A Book Without Dragons by Olivia Berrier: this unique sci-fi-ish novel appeared in my "goody bag" at the Necon writers conference this past summer. My daughter picked it up, devoured it in a week, then my wife read it and loved it, so I finally got it back - and decided it was brilliant. A unique twist here, is that every character's perspective - chapter by chapter - is written in a unique style, for example first person, second person, third person omniscient, etc. You'll have to check your old English textbooks to know what I mean, but it works. It shouldn't have, but it did. Looking forward to whatever young Berrier has for us in the future.

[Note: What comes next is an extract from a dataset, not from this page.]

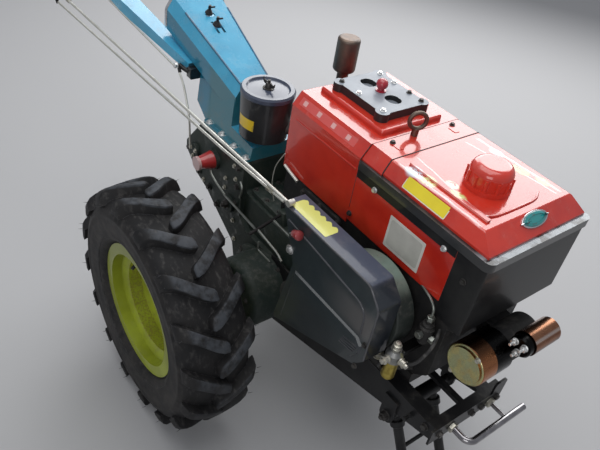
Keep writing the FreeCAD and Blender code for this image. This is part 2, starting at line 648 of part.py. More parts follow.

Bird Box by Josh Malerman. Such an original horror novel. Otherworldly entities which will drive you mad to the point of death if you even glimpse them, people are forced to blindfold themselves to stay alive. Very well written and scary, scary, scary. Great book.
The Circle Maker: Praying Circles Around Your Biggest
Dreams and Greatest Fears by Mark Batterson is another Christian non-fiction book which really resonated with me. Being on the prayer team at my church, I've truly seen first-hand the power of prayer, and the peace it brings (not to mention the occasional miracle). Batterson's aim here is to pray big or go home. Don't underestimate what God can do, and ask with confidence, and persistence. Really well-written book with some amazing real life stories.
Other books I really enjoyed this year were:
Stranded by Bracken MacLeod - was up for the Bram Stoker Award for Best Novel and this was a great story. I've really enjoyed Bracken's writing in the past and this one didn't disappoint. City of Wonders: Seven Forges Book IIIby James A. Moore - the third installment of Moore's Seven Forges series and is as good as the first two. This one was tough sometimes - the bad guys (whom we have been with since the beginning and as such can't quite hate because we are in their heads as much as the others) pretty much decimate entire cities throughout. Expecting a major climactic closing to this series when I get to The Silent Army.
My Lucky Life In and Out of Show Business: A Memoirby
Dick Van Dyke - a memoir from someone whom I have enjoyed watching throughout the years. It's an honest, simple and often amusing recap of the life of America's favorite showman.
A Perfect Machine by Brett Savory - picked this up from the author at Necon and really enjoyed this science fiction - somewhat cyperpunky - story. Very original concept of people who live under the radar from normal society, one group hunting the other, and the latter hoping for transcendence some day into a new existence from so much bullet lead trapped in their bodies. A head trip, but very cool.
Wool (Omnibus Edition) by Hugh Howey - this book is famous for having been self-published originally before being picked up by a major publisher, it tells the story of the human race living in silos underground since the Earth was poisoned, and the lengths some will go to keep things the same throughout the generations. Well written, and beautifully illustrated. Long, though.
Finally, a couple of classic novels I was able to dive into, one famous, one no one has ever heard of:
The Forever War by Joe Haldeman is a classic science fiction story of interstellar war and one soldier's life lived for centuries due to the time difference of traveling through space and relativity. The story is somewhat dated, especially in how men and women interact, but a fascinating and well-done story all the way through.
The Phantom Caravan by F.H.P. Schuck. When I was a kid my Uncle Roland had a best friend, Fred, who'd self-published a fantasy novel back in the sixties. As I got older, and hoped to be a writer myself one day, I asked him why he only published one, but Fred just said he'd told the story he wanted to and moved on to other things. Blew my mind. Now, forty years later, and I still had never read the book. It's a hard one to find - having scoured Ebay for the last (I assume) few copies for Christmas presents to family years ago, I kept one for myself. I finally read it this year. Not the strongest novel ever written, but done with a lot of heart and, one can tell, love. The story of an ancient race of people facing extinction. I was glad to be able to finally read Fred's story, and sorry I hadn't done so earlier in my life. Just knowing someone who'd written and published a book when I was young
was such an inspiration, and I treasure having a copy on my shelf. Fred (and my dear Uncle) are no longer with us, but it was an honor to be able to write this today, to give one final nod to F.H.P. Schuck's only novel.